3.3 Auto deletion of erroneous tree tips

The score tells us which tree tip(s) are most erroneous in the tree. Therefore, repeating score calculation and deleting the top-score tip(s) until all tips have 0 scores can provide a tree without erroneous tips with the small number of deleted tips. The following commands conduct such auto deletion of erroneous taxa for the test tree:

#for genus level
autoDeletion(testTree)
#for family level
autoDeletion(testTree,testRankList)

The output of autoDeletion() is a list of size 3. The first element is the tree without erroneous tips. The second element is a character vector of deleted tree tips. The last element is a lists of scores repeatedly calculated until all the erroneous tips are deleted.

3.4 The other utilities to help analysis

The functions calc.Score() and autoDeletion() have arguments of show_progress and num_threads. show_progress is a boolean (TRUE or FALSE) and TRUE by default. When it is TRUE, the progress of calculation is reported on the R console. When it is FALSE, it provides no reports but the calculation will be slightly faster.

num_threads is a positive integer and 1 by default. You can specify the number of threads for faster calculation by this argument.

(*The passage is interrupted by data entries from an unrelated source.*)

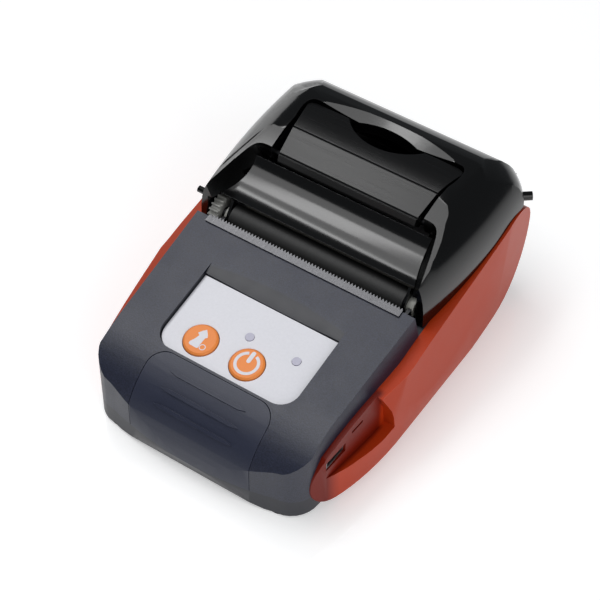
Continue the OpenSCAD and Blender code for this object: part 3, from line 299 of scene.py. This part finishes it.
# %% Streak group
def streak_group():
    tree = bpy.data.node_groups.new("streaks", "ShaderNodeTree")
    socket(tree, "Squeeze", "NodeSocketVector", True, (60.0, 3000.0, 3000.0))
    socket(tree, "Roughness", "NodeSocketFloat", True, 0.3)
    socket(tree, "Streaks", "NodeSocketFloat", True, 0.1)
    socket(tree, "Depth", "NodeSocketFloat", True, 0.1)
    socket(tree, "Roughness", "NodeSocketFloat", False)
    socket(tree, "Normal", "NodeSocketVector", False)
    n, link = tree.nodes, tree.links.new
    given, out = n.new("NodeGroupInput"), n.new("NodeGroupOutput")
    place, squeeze = n.new("ShaderNodeTexCoord"), n.new("ShaderNodeVectorMath")
    squeeze.operation = "MULTIPLY"
    link(place.outputs["Object"], squeeze.inputs[0])
    link(given.outputs["Squeeze"], squeeze.inputs[1])
    lines = n.new("ShaderNodeTexNoise")
    lines.inputs["Scale"].default_value = 1
    lines.inputs["Detail"].default_value = 3
    link(squeeze.outputs[0], lines.inputs["Vector"])
    share = maths(tree, "SUBTRACT", lines.outputs["Fac"], 0.5)
    share = maths(tree, "MULTIPLY", share, given.outputs["Streaks"])
    rougher = maths(tree, "ADD", share, given.outputs["Roughness"])
    link(rougher, out.inputs["Roughness"])
    bump = n.new("ShaderNodeBump")
    bump.inputs["Distance"].default_value = 0.00002
    link(given.outputs["Depth"], bump.inputs["Strength"])
    link(lines.outputs["Fac"], bump.inputs["Height"])
    link(bump.outputs["Normal"], out.inputs["Normal"])
    return tree


streaks = streak_group()
print("streak group:", len(streaks.nodes), "nodes")

# %% [markdown]
# Groups only work out what changes over a surface. The Principled shader stays in the material, so
# its fixed numbers, such as the clear coat and how much it shines, can be read straight off it.


# %% Starting a material
def shader_of(name, metal=0.0, coat=0.0, shine=0.5):
    """A new material and its shader, with the numbers that never vary over the surface."""
    material = bpy.data.materials.new(name)
    material.use_nodes = True
    shader = material.node_tree.nodes["Principled BSDF"]
    shader.inputs["Metallic"].default_value = metal
    shader.inputs["Coat Weight"].default_value = coat
    shader.inputs["Coat Roughness"].default_value = 0.04
    shader.inputs["Specular IOR Level"].default_value = shine
    return material, shader


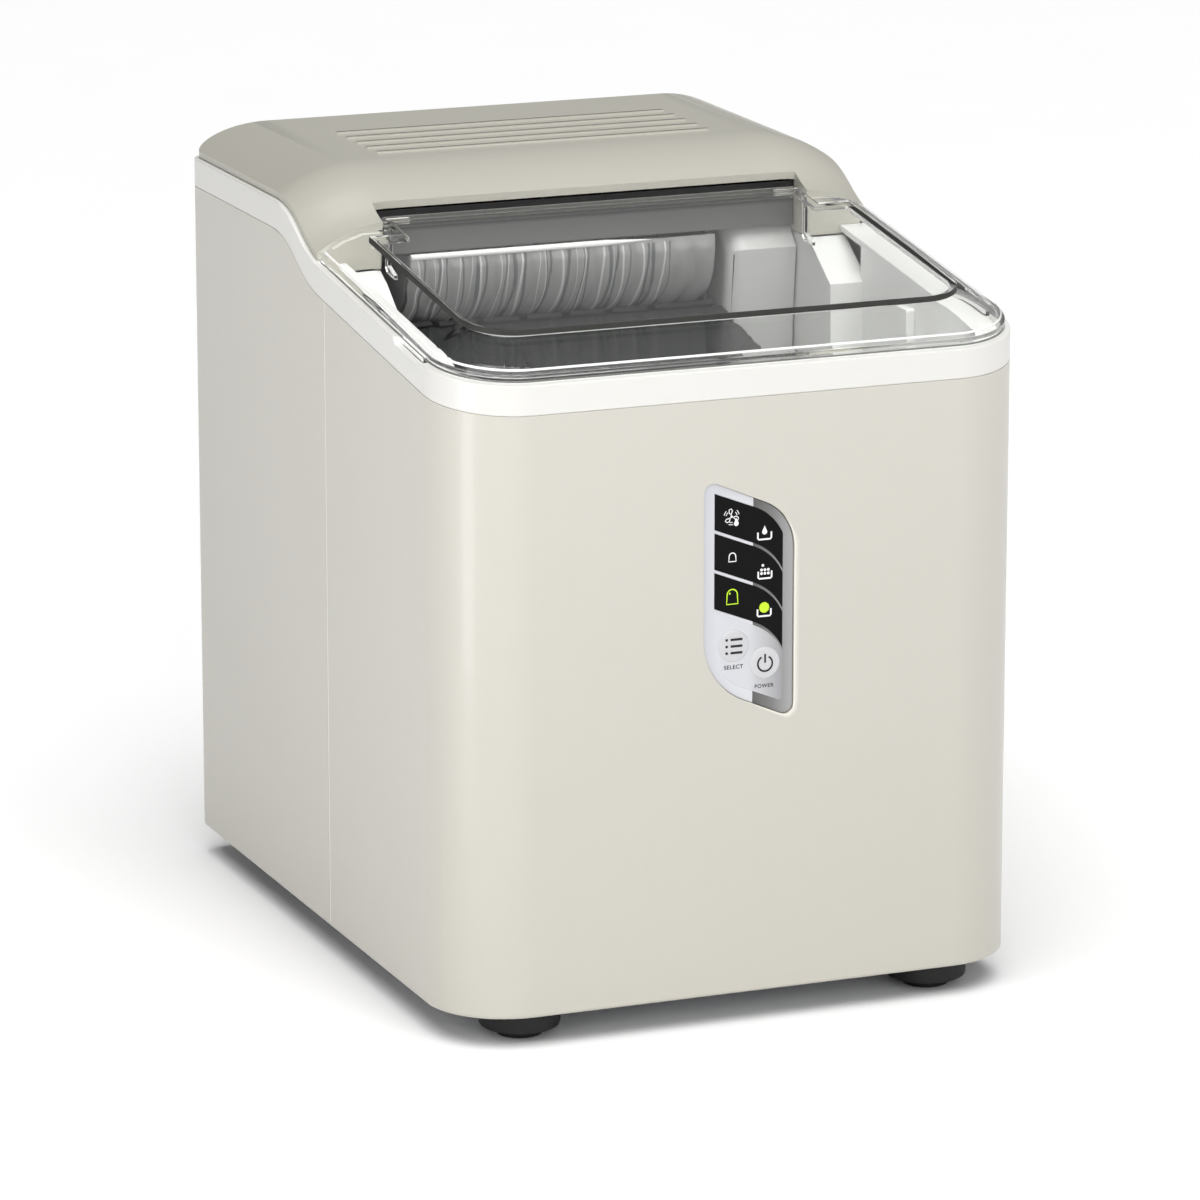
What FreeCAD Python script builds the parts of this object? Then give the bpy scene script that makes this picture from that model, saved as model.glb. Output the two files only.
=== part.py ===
import FreeCAD, Part
import math
import os

# Countertop bullet-ice maker.  Millimetres, +Z up, the control panel faces -Y,
# the origin is on the floor under the middle of the case.

os.makedirs("parts", exist_ok=True)
V = FreeCAD.Vector

# ---------------------------------------------------------------- driving dimensions
WIDTH = 221.0                  # case, side to side
DEPTH = 282.0                  # case, front to back
FOOT_HEIGHT = 11.0             # floor to the lower edge of the case
SHELL = 2.5                    # wall of the outer mouldings
FRONT_RADIUS = 29.5            # upright front corners, seen from above
REAR_RADIUS = 9.0              # upright rear corners
SEAM_Y = -10.5                 # joint between front panel and rear housing
SEAM_GAP = 0.4

BELT_FRONT_Z = 227.4           # lower edge of the trim band at the front
BELT_SLOPE = 0.1355            # rise of the band towards the back, mm per mm
BELT_REAR_Z = 262.2            # lower edge of the band along the rear
BELT_RAMP_DEG = 29.0           # steep part of the S curve
BELT_RAMP_POINT = (16.0, 252.85)
BELT_TOP_RADIUS = 48.0
BELT_FOOT_RADIUS = 62.0
BAND_HEIGHT = 10.7
BAND_WALL = 3.0

COVER_INSET = 1.75             # cover side wall, in from the case side
COVER_RISE = 12.3              # crown of the cover above the band
COVER_SIDE = 2.6               # upright part of the cover's side
COVER_FLAT = 78.0              # half width of the level part of the crown
COVER_WALL = 2.4
SLOT_HALF = 83.5               # opening that the lid's tongue fills
SLOT_REAR_Y = 12.0
EAR_FRONT_Y = 1.0              # front face of the two ears beside the slot
EAR_OUTER_X = 105.2
EAR_FLOOR_Z = 251.5
RIB_ROWS = (98.0, 87.0, 76.0, 65.0, 54.0)
RIB_HALF_LENGTH = 66.5

LID_HALF = 108.4
LID_WALL = 2.2
LID_FRONT_GAP = 1.8            # lid front edge, in from the case front
LID_REAR_Y = -0.5
LID_FLOOR_H = 0.6              # lid's lower edge above the band
LID_STEP = 2.0                 # height of the raised centre panel's edge
LID_STEP_REAR_Y = -12.0        # the raised panel narrows to the tongue here
# lid shoulder: inset at the sides, inset at the front, corner radius, height
LID_SECTIONS = (
    (0.0, 0.0, 28.0, 3.4),
    (1.1, 1.6, 27.2, 5.0),
    (7.2, 10.0, 23.0, 8.3),
    (14.3, 19.7, 18.0, 10.7),
)
TONGUE_HALF = 81.5
HINGE_V = 149.7                # hinge line in the lid's own plane
HINGE_H = 9.9
BARREL_RADIUS = 2.8
PIN_RADIUS = 1.4
PIN_X = (72.0, 91.0)
NOTCH_Y = (-110.0, -82.0)      # finger lip on each side of the lid
NOTCH_DROP = 2.2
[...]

However, this option validly works only when OpenMP is available, and the default compiler in MacOS does not support OpenMP. Single thread calculation is still available for MacOS, but if you want to use multiple threads in MacOS, you need to get OpenMP. One way to install OpenMP is using following commands in the terminal:

/bin/bash -c "$(curl -fsSL https://raw.githubusercontent.com/Homebrew/install/HEAD/install.sh)"
brew install libomp

The function calc.Score() also has an argument of sort. sort is a boolean and TRUE by default. When it is FALSE, the resultant score is no longer sorted by the descending order, and it will be remained as the original order of the tree tips.

The function get.upperRank() returns the genus name of given scientific names assuming that they are connected by underbars. This may be useful to search upper ranks to make a rank list.